Another union member wrote in favor of the project.

Applicant’s Rebuttal

Craig Cristina, the Senior Vice President for Richland Communities spoke in response to the public comments.

“As you’ve heard tonight, so much has gone into the design of The Ranch project,” he said. “It really does end up with a community we can all be proud of.”

“We had numerous stakeholder meetings…we got close to the environmental community along the way, as well as the fire district,” Cristina shared. “Over 9,000 Antioch voters supported our initiative.”

“We balanced the economic needs…but doing it in a thoughtful manner, balancing the housing needs, the environment, the fire department, the trails,” he continued. “We stayed true to the lower-density plan. We do stand behind our original commitment and that’s our commitment to Antioch.”

Council Discusses Then Approves Project

Councilman Lamar Thorpe asked about a timeline.

“We’re looking at coming in with tentative maps next year,” Masters responded.

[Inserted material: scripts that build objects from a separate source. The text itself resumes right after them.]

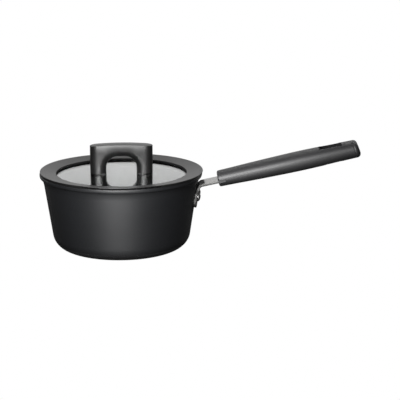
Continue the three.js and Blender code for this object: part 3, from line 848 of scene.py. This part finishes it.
grip_skin(
    cap_form, cap_start, cap_stop,
    lambda along, height: edge_inset(max(cap_stop(height) - along, 0), cap_round)
    + edge_inset(max(along - cap_start(height), 0), 0.15))
end_rim = [e for e in cap_form.edges if e.is_boundary and
           e.verts[0].co.x > cap_start(e.verts[0].co.z) + 2.5]
crown = bmesh.ops.extrude_edge_only(cap_form, edges=end_rim)["geom"]
for vert in [v for v in crown if isinstance(v, bmesh.types.BMVert)]:
    vert.co.y *= crown_flat
    vert.co.z *= crown_flat
    vert.co.x = cap_stop(vert.co.z)
bmesh.ops.holes_fill(
    cap_form, edges=[e for e in crown if isinstance(e, bmesh.types.BMEdge)], sides=0)
spigot_rim = [e for e in cap_form.edges if e.is_boundary]
spigot = bmesh.ops.extrude_edge_only(cap_form, edges=spigot_rim)["geom"]
for vert in [v for v in spigot if isinstance(v, bmesh.types.BMVert)]:
    reach = max(abs(vert.co.y) / spigot_half_width, abs(vert.co.z) / spigot_half_height)
    vert.co = (cap_start(vert.co.z / reach), vert.co.y / reach, vert.co.z / reach)
spigot = bmesh.ops.extrude_edge_only(
    cap_form, edges=[e for e in spigot if isinstance(e, bmesh.types.BMEdge)])["geom"]
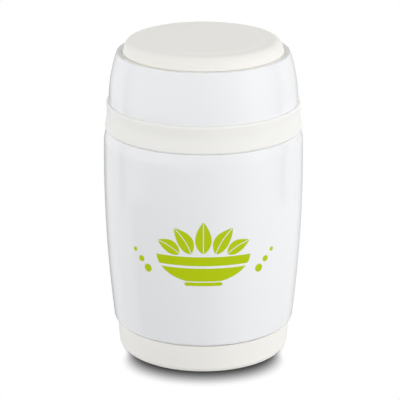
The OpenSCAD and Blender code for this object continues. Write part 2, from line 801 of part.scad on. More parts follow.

They expect to start construction in three to five years.

“I’m glad we’re at the point we are, now,” Councilwoman Monica Wilson said. “I’m really happy about the project labor agreement.”

“This has been a long time coming,” said Councilwoman Lori Ogorochock. “It’s nice to see as much open space as you have left.”

She then asked about the age restriction homes, requesting a senior day care center on site.

Mayor Pro Tem Joy Motts commented on the CFD for the fire district and the project labor agreement, as well as “the community benefit…is an example for future development.” She encouraged Richland to continue their conversation with the school district.

“It looks like a fantastic project,” Motts added.

“This is going to be a gem of a project, an incredible use of the Sand Creek, really opening of the Sand Creek for the public to enjoy…to connect to the East Bay Regional Parks,” Mayor Sean Wright said. “What an opportunity for us to build some necessary housing but to open up that open space.”

The council then took five separate votes to approve the recommendations by the Planning Commission, all on 5-0 votes.